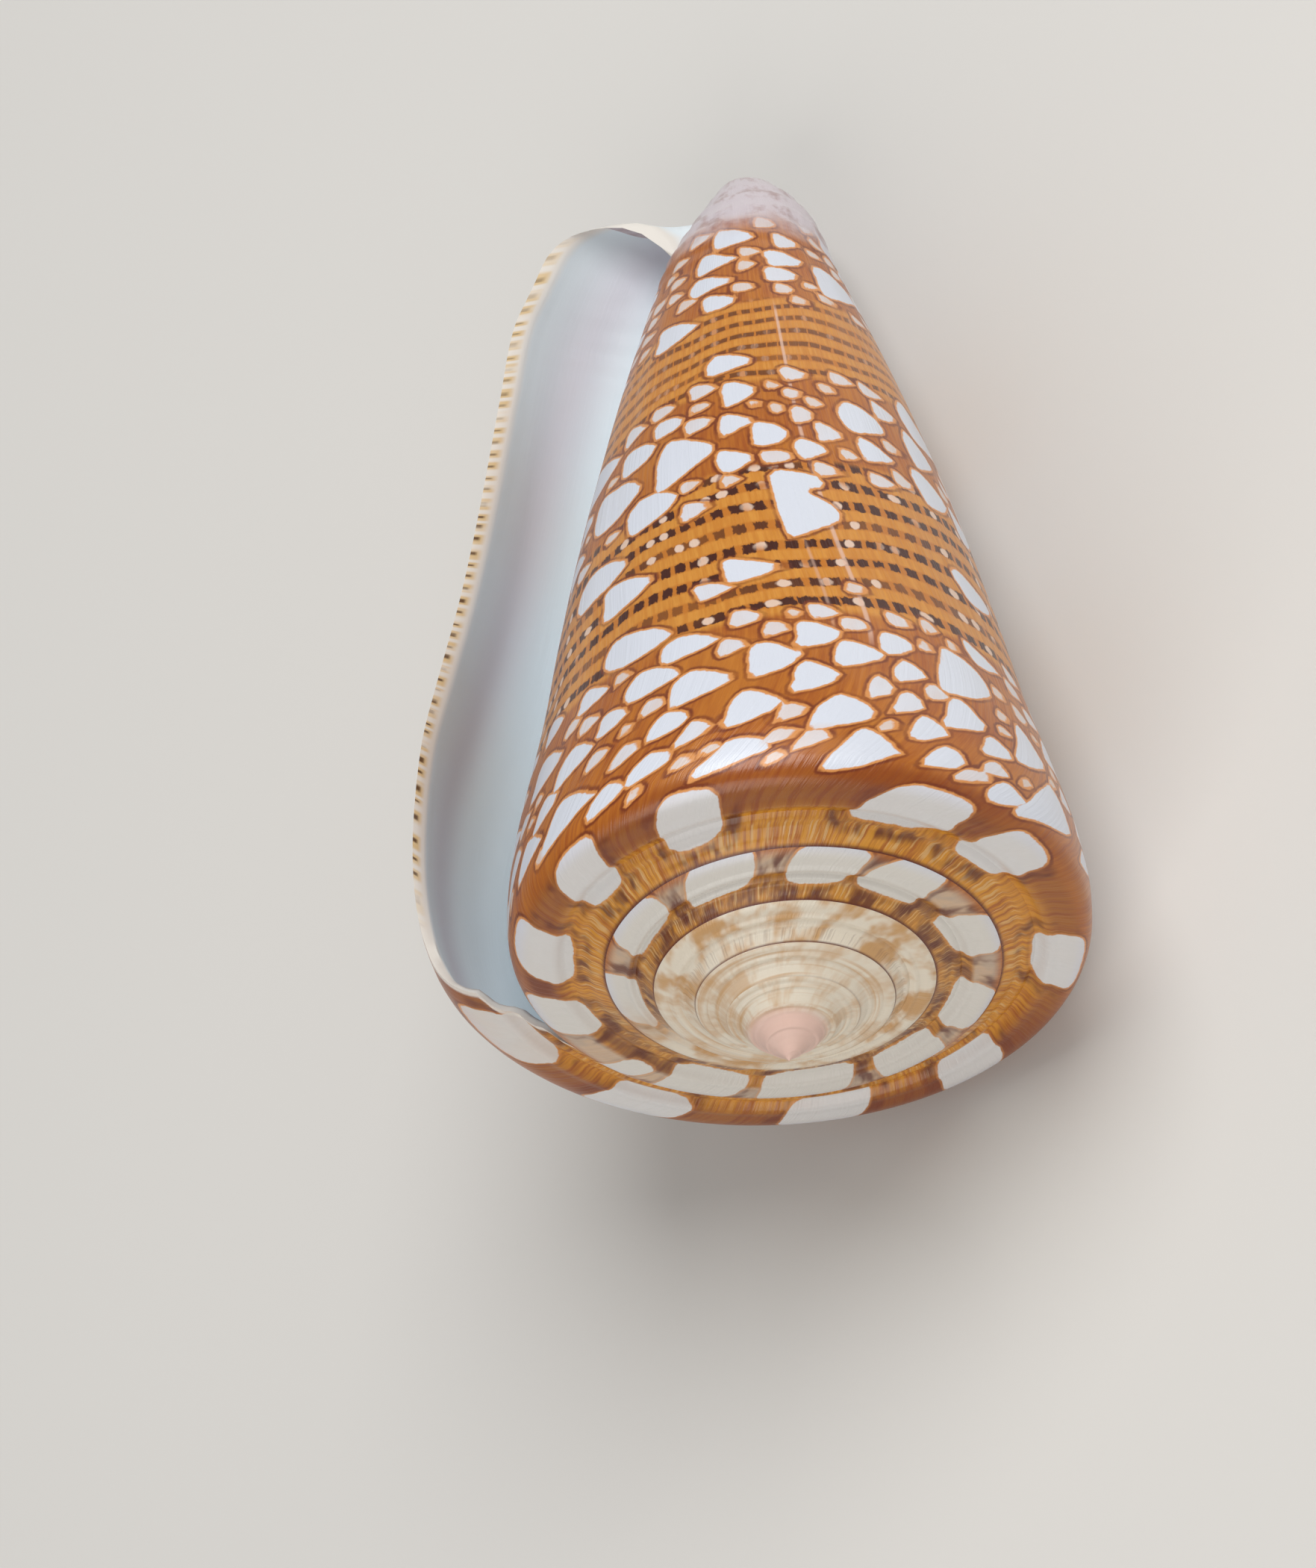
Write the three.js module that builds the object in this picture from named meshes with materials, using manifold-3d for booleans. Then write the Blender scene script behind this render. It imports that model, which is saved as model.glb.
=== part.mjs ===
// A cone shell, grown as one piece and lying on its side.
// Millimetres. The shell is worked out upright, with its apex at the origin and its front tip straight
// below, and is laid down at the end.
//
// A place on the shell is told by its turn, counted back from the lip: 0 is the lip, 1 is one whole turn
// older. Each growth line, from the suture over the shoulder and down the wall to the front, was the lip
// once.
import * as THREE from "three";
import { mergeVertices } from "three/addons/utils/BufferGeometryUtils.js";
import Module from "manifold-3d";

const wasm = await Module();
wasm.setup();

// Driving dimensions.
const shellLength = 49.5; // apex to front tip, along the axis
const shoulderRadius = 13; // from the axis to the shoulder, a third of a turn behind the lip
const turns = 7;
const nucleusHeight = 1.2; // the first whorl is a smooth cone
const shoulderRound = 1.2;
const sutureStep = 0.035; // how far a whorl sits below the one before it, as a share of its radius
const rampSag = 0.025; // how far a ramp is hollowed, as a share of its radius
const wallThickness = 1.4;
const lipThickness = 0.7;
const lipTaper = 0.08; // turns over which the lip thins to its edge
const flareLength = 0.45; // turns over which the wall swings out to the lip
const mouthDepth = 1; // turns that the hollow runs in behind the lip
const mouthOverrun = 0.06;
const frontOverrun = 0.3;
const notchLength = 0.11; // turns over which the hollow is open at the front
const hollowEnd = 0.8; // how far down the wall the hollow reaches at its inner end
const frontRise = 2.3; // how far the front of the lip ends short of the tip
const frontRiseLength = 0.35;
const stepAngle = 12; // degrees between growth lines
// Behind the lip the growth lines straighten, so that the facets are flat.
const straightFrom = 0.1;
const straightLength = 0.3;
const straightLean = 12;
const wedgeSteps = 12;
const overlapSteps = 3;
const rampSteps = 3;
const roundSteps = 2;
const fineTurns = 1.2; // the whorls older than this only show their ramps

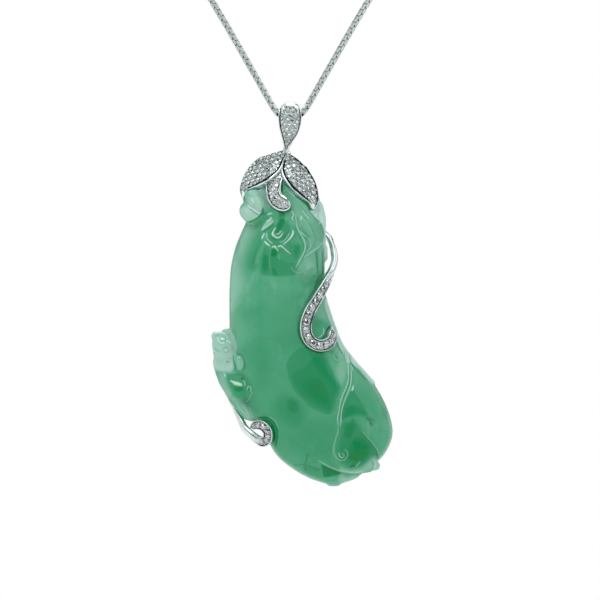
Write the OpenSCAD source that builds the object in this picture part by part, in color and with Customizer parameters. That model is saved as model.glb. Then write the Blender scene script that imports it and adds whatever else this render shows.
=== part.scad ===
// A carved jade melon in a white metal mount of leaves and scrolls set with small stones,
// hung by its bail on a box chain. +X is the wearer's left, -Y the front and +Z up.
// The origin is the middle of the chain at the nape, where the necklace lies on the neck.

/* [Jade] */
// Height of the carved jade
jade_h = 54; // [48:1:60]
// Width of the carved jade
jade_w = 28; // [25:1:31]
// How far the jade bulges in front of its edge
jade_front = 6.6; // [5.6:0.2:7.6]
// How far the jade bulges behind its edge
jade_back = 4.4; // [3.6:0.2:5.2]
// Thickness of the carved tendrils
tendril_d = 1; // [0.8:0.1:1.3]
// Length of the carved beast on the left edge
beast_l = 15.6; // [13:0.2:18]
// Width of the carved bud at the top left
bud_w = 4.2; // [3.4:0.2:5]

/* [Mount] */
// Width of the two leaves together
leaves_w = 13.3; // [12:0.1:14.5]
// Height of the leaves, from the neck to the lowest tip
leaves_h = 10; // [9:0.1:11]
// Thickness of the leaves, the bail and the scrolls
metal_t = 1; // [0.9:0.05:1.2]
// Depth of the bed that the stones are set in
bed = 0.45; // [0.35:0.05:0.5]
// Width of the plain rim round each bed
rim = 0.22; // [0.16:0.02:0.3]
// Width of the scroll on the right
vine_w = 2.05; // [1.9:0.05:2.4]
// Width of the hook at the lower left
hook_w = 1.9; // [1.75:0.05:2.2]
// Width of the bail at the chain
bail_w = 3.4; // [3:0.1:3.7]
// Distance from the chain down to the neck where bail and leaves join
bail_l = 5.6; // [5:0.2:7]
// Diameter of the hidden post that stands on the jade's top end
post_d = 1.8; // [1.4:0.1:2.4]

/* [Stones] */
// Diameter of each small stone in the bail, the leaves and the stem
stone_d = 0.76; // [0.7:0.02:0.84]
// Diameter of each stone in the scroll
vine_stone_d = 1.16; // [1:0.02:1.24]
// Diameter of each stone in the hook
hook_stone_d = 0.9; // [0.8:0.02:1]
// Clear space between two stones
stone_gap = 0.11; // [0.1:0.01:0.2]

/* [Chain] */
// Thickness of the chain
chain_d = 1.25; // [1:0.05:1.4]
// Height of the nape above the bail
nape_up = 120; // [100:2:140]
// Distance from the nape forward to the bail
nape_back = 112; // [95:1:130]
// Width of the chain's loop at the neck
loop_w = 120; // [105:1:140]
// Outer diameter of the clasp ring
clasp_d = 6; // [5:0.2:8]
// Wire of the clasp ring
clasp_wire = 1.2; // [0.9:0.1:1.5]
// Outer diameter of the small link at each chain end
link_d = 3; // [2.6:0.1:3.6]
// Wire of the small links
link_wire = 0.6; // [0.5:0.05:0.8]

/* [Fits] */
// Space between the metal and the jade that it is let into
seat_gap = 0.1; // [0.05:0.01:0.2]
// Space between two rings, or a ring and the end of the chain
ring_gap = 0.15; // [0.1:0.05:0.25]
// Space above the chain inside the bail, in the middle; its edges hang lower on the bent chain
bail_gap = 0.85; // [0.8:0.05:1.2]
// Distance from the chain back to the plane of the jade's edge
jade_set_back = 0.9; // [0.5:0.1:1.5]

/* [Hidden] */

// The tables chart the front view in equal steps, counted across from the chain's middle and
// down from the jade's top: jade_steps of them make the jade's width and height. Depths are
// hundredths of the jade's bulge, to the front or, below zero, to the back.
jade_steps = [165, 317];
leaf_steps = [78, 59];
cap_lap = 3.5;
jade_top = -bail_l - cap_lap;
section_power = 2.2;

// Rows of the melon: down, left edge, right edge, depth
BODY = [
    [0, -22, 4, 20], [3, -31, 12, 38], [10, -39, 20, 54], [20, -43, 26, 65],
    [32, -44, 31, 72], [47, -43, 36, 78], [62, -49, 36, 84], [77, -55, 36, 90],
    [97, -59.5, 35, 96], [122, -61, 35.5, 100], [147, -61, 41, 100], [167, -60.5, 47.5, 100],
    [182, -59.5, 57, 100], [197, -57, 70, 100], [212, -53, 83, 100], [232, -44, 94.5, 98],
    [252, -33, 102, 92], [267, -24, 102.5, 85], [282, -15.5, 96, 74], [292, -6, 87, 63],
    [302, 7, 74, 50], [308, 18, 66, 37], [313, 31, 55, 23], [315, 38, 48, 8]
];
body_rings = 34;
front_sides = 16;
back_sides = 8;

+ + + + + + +

- **What is expected**: Only the lines from the beginning of the material to the line containing "wasm.setup();" should be echoed, verbatim and in full.

- **Solution to the exercise**:
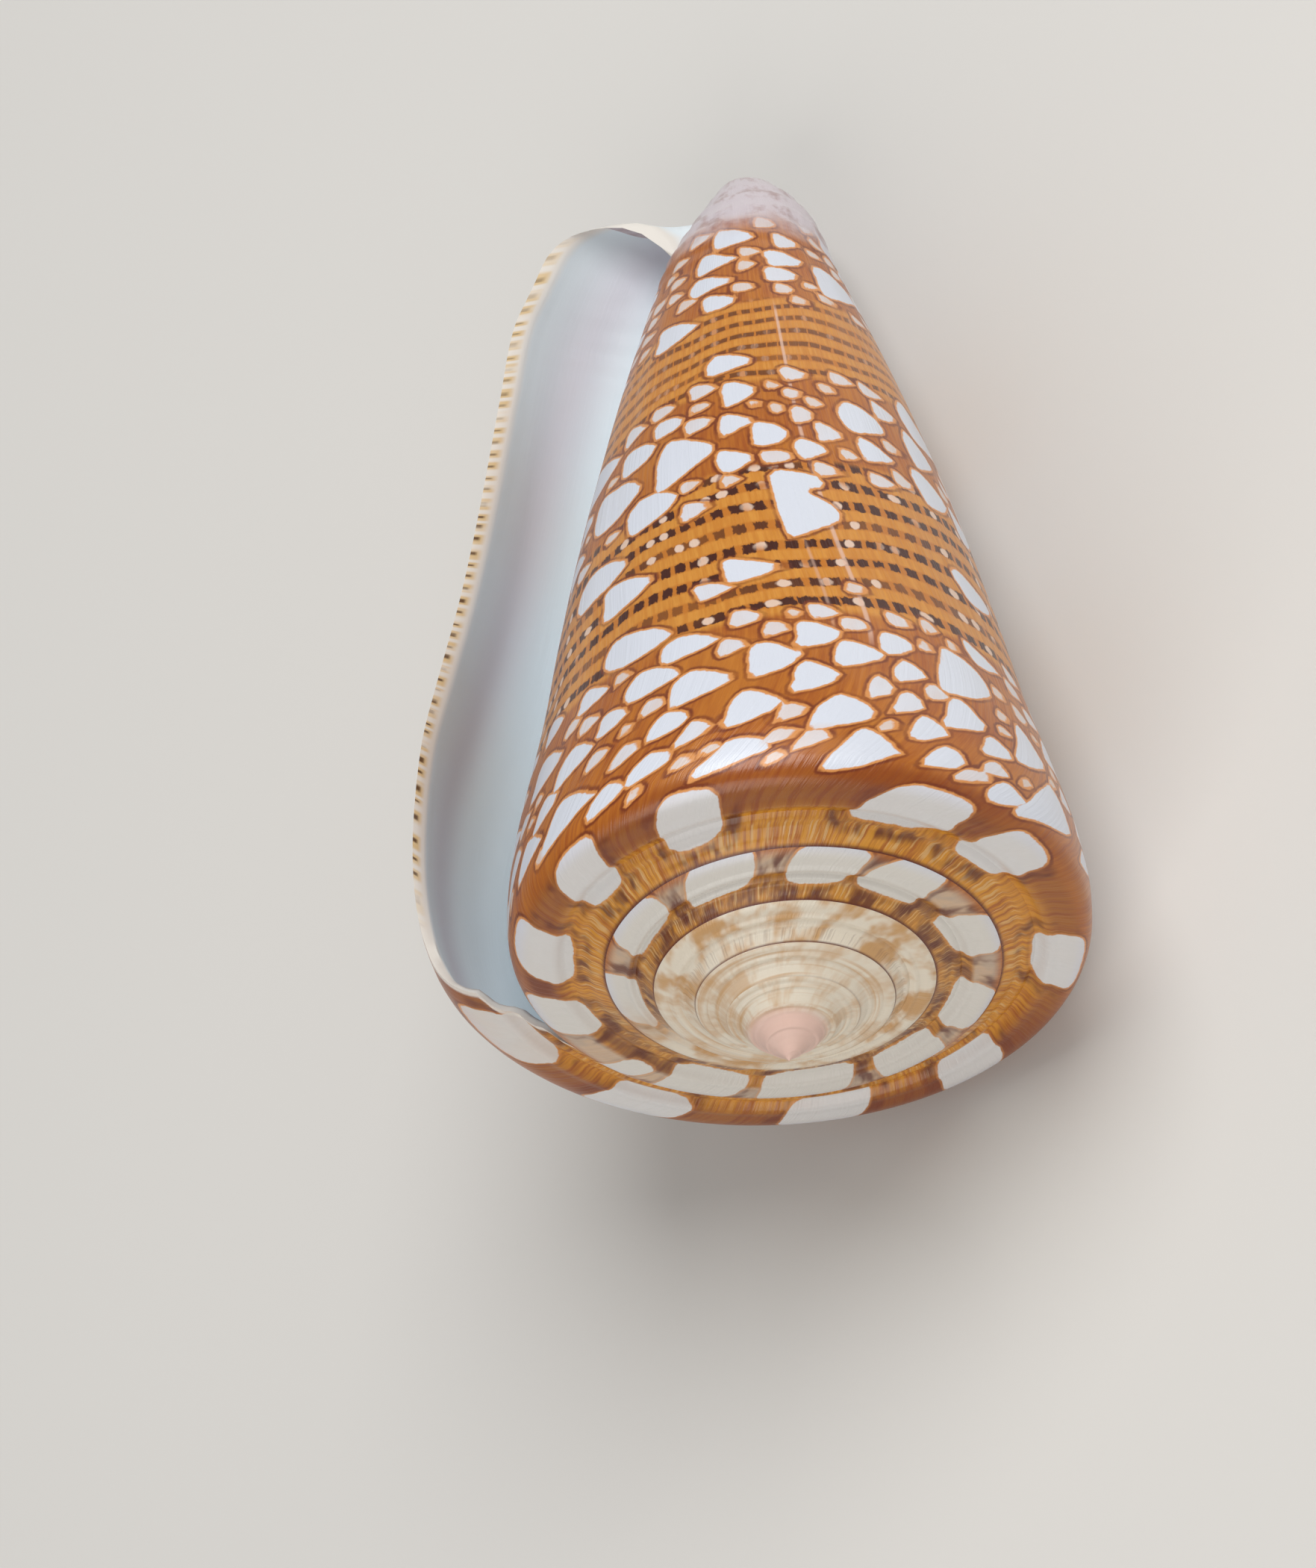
Write the three.js module that builds the object in this picture from named meshes with materials, using manifold-3d for booleans. Then write the Blender scene script behind this render. It imports that model, which is saved as model.glb.
=== part.mjs ===
// A cone shell, grown as one piece and lying on its side.
// Millimetres. The shell is worked out upright, with its apex at the origin and its front tip straight
// below, and is laid down at the end.
//
// A place on the shell is told by its turn, counted back from the lip: 0 is the lip, 1 is one whole turn
// older. Each growth line, from the suture over the shoulder and down the wall to the front, was the lip
// once.
import * as THREE from "three";
import { mergeVertices } from "three/addons/utils/BufferGeometryUtils.js";
import Module from "manifold-3d";

const wasm = await Module();
wasm.setup();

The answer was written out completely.